■ Problem to work on ■
Each line that holds the word "this" counts once. Give the total number of such lines and nothing else.

■ Input material ■

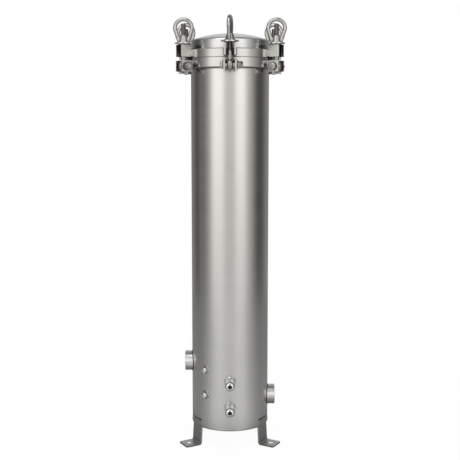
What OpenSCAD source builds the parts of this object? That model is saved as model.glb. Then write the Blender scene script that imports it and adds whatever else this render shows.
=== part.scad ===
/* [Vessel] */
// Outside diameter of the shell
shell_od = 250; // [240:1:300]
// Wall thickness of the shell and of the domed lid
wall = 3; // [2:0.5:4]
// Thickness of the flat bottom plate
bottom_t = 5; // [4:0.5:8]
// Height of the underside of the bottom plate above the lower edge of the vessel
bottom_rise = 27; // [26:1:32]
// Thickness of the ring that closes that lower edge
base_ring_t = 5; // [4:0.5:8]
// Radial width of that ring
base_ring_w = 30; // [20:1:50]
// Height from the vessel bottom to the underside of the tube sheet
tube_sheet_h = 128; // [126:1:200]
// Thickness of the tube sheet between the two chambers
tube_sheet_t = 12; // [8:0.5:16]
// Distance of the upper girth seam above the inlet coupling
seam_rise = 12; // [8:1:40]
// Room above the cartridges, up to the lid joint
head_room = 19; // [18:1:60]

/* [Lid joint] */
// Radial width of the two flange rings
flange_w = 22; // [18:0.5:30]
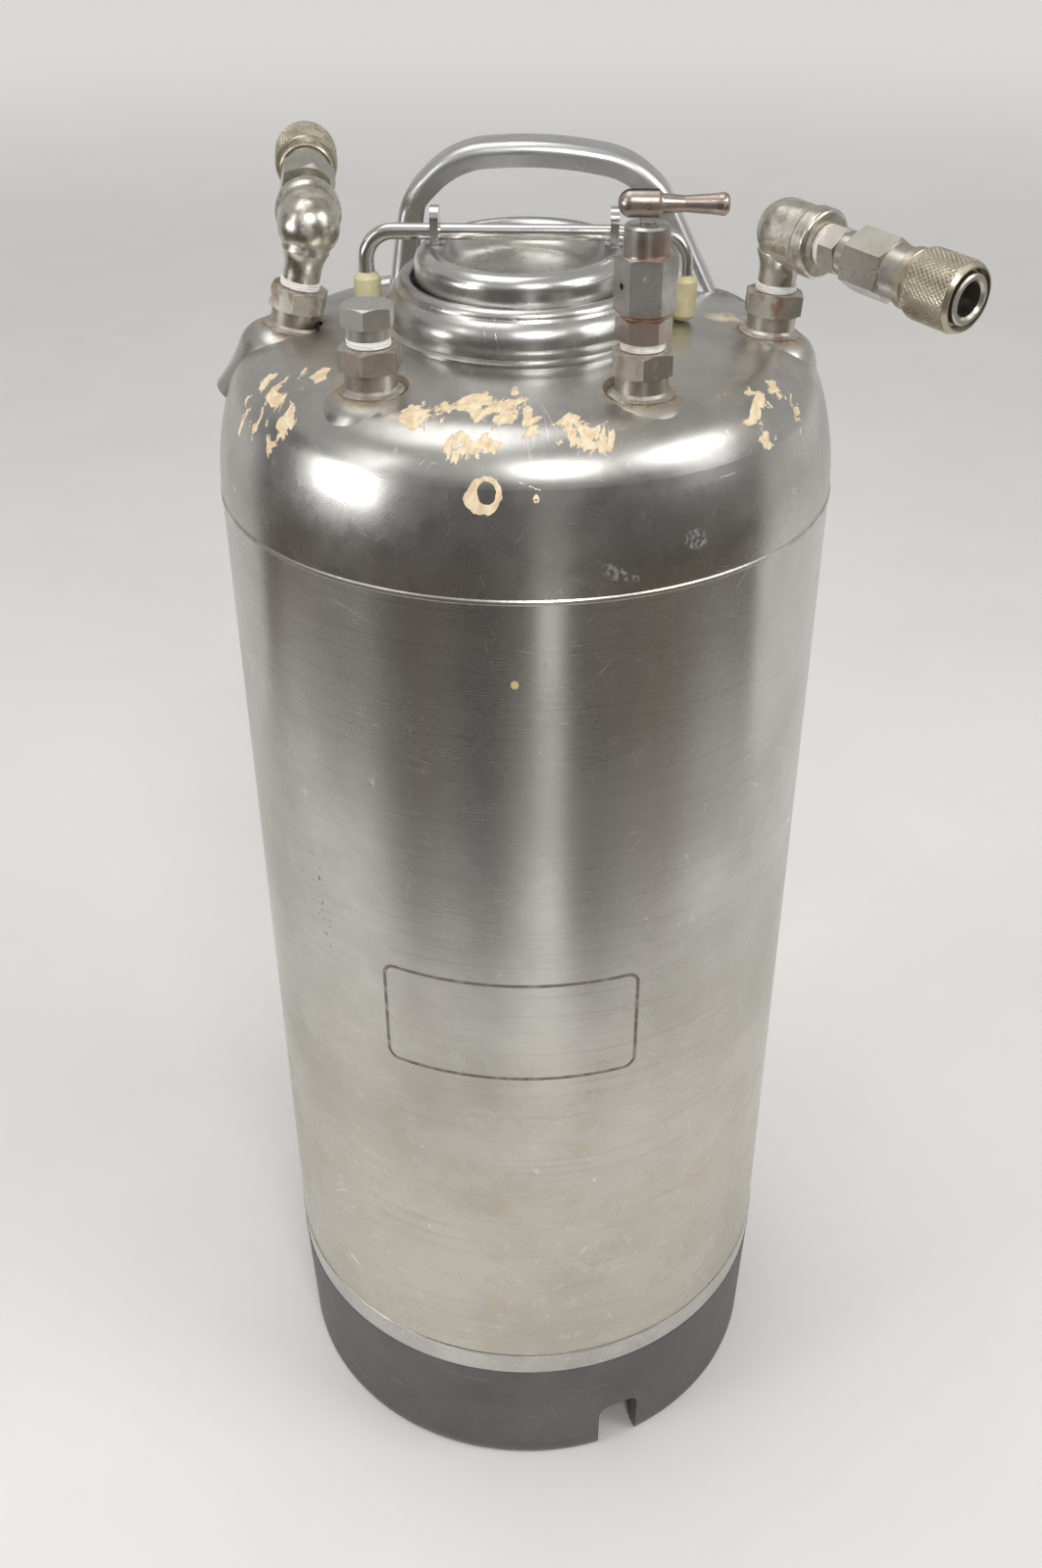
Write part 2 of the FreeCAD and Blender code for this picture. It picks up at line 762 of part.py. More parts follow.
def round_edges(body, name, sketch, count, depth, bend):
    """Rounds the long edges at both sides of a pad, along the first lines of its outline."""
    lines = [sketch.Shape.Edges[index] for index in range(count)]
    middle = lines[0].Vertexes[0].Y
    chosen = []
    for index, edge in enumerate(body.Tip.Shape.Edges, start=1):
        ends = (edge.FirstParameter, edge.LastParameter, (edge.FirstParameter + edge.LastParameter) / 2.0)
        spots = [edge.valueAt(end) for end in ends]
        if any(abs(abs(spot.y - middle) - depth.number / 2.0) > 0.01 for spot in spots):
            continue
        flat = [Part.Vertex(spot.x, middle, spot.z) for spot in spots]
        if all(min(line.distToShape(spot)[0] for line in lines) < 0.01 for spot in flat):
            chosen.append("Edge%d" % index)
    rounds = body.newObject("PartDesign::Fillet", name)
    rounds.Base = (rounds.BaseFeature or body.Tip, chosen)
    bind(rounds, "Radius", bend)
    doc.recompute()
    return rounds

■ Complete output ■
2